- Born: Doreen Kabareebe 25 December 1990 (age 35) Rwampara District, Uganda
- Education: Nkumba University
- Occupations: Fashion model, socialite, branding coach and social media influencer
- Father: Amon Muzoora
- Awards: 2013 Best outstanding model at the style and fashion awards, Humanitarian Act Award from Startqt Awards in 2019

= Doreen Kabareebe =

Ugandan fashion model, socialite, branding coach and social media influencer

Doreen Kabareebe (born 25 December 1990) is a Ugandan fashion model, socialite, branding coach and social media influencer. She was one of the contestants in the Miss Uganda beauty pageant in 2010.

== Background and education ==
Born in 1990, Kabareebe is daughter of former Rwampara district MP Hon Amon Muzoora(RIP). She attended Entebbe Kindergarten for nursery school, Lakeside Academy for primary school. She thereafter joined Wanyange Girls School for both O and A'level. Kabareebe graduated with a bachelor's degree in Public Administration from Nkumba University in 2012.

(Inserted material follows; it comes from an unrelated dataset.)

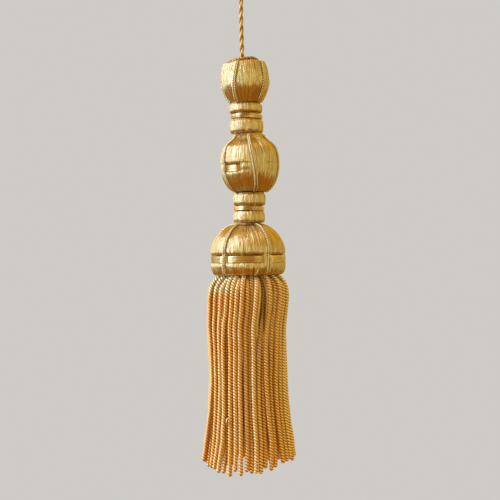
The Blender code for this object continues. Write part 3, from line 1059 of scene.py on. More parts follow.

She later on pursued a Master of Arts degree in International Relations and Diplomacy and graduated in 2016 from the same university.

== Career ==
Kabareebe's first job was managing the tennis complex at Lugogo while at University. Still at University, Kabareebe joined the contest for Miss Uganda in 2010. Though she didn't win, this opened doors for her in fashion and modeling industry.

She was awarded the Miss Uganda World international 2020 title on August 24, 2020.

In 2021, Kabareebe won other East African contestants in a competition to represent East Africa at the Miss World international beauty pageant. and in August 2022, Kabareebe won the miss world international woman title at the miss world international beauty pageant.

She was also honored as an international outstanding model at the international Photo Arena (IPA) Awards in Ghana, for her impact that changed the idea of modeling and how she has encouraged young models.

== Personal life ==
Kabareebe has stated that she is a virgin and has never been kissed. She has also said that she will never have sex before marriage.

She is married to Corey Harris, an American from Maryland.

== Awards ==
In 2013, she was voted the best outstanding model at the style and fashion awards.

She also won the Humanitarian Act Award from Startqt Awards in 2019. In 2021, at the Zikomo Awards, Kabareebe was awarded the Best African Model and Best Humanitarian Awards.